The sword of Manafort

The sword of Manafort

by digby


Paul Waldman points out why the Manafort trial has Trump so agitated:

we’re talking about someone whose major client was a corrupt Ukrainian politician with close ties to the Kremlin. Who was allegedly millions of dollars in debt to a dangerous Russian oligarch. Who even in the sometimes-sketchy world of Washington lobbying was long known for being utterly devoid of ethics or morals. And who offered to work for free. Despite all these red flags, Trump has been trying to argue both that it was perfectly reasonable for him to hire Manafort because he had worked for other Republicans in the past and that he had almost nothing to do with him. Here’s what he said about him a few weeks ago:

“You know, Paul Manafort worked for me for a very short period of time,” Trump said, before ticking off other Republican presidential nominees with whom Manafort has been affiliated. “He worked for Ronald Reagan, he worked for Bob Dole, he worked for John McCain or his firm did. He worked for many other Republicans. He worked for me for what? For 49 days or something? A very short period of time.”
In fact, Manafort served 144 days as Trump’s campaign chairman.
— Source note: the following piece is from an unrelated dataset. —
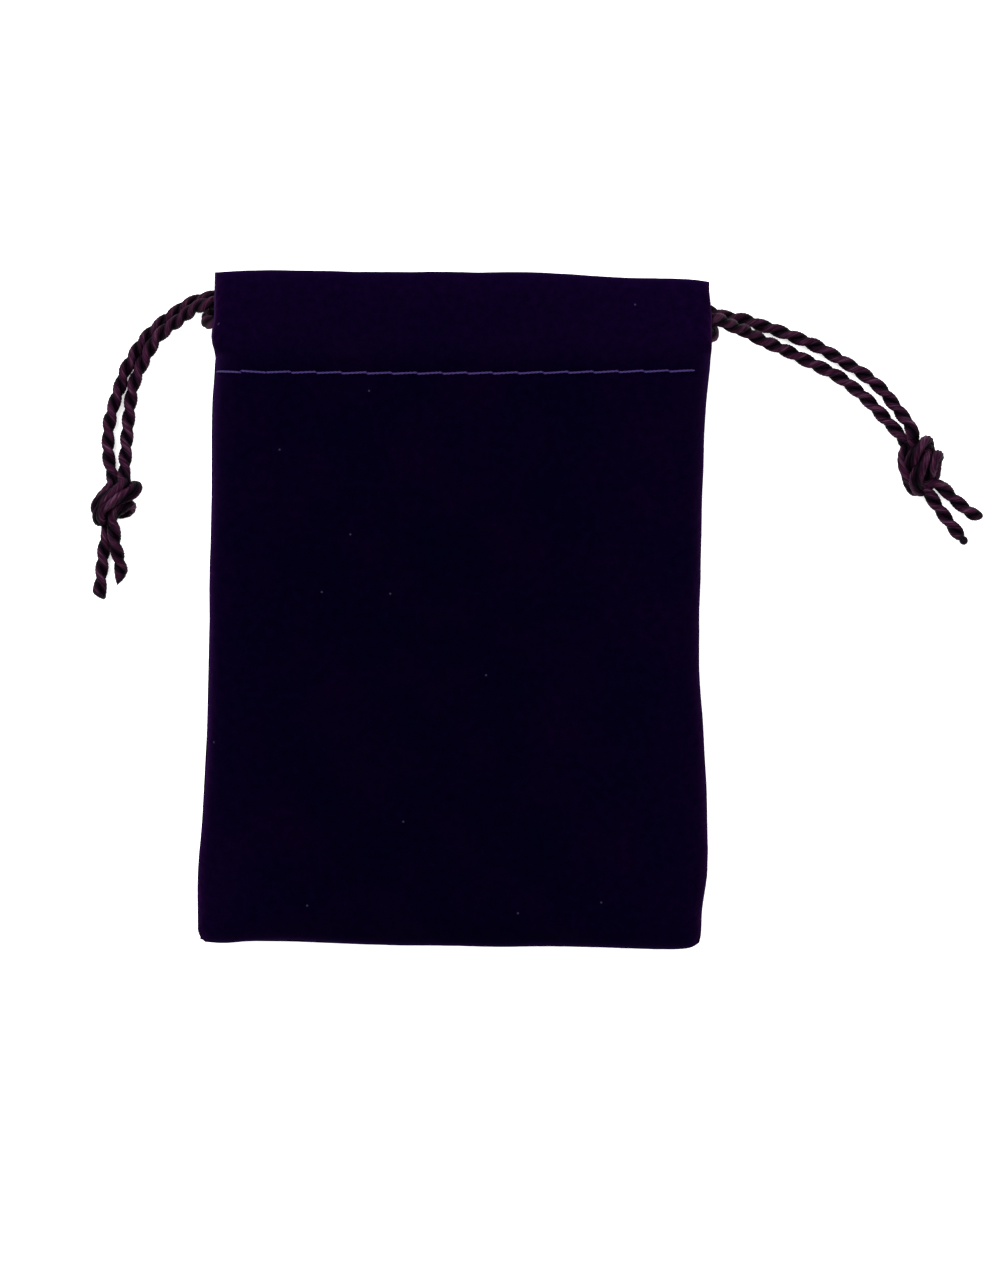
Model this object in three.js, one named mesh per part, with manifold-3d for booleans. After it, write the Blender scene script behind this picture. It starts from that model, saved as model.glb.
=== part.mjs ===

Not only that, Trump and Manafort go way back. When Manafort and his partners, including longtime Trump adviser Roger Stone, set up their consulting firm in the 1980s, their first client was none other than Donald Trump. And let’s just say both of them have reportedly spent time interacting with the world of Russian oligarchs and mobsters.

But Trump’s real fear is not so much that a Manafort conviction on charges like tax fraud will reflect specifically on him, but that it will go a long way in the public’s mind to validate the Mueller investigation. You could argue that it’s already more than validated, given that Mueller has gotten guilty pleas from multiple Trump aides (Michael Flynn, Rick Gates, George Papadopoulos) and indicted dozens of people on charges related to Russian meddling. But a conviction of Trump’s campaign chairman, even if it’s on charges related to what he was doing before he joined the campaign, will make it even harder than it is now to claim that the investigation should never have begun in the first place and should be shut down immediately. Or as he said Thursday, “Now we’re being hindered by the Russian hoax. It’s a hoax, okay? I’ll tell you what, Russia’s very unhappy that Trump won, that I can tell you.”

And that — the investigation completing its work and putting everything it has learned before the public, both in the courtroom and in some kind of report that winds up getting released publicly — is what has Trump so worried.

Manafort was Trump's campaign chairman. In any normal administration this alone would be considered a major scandal.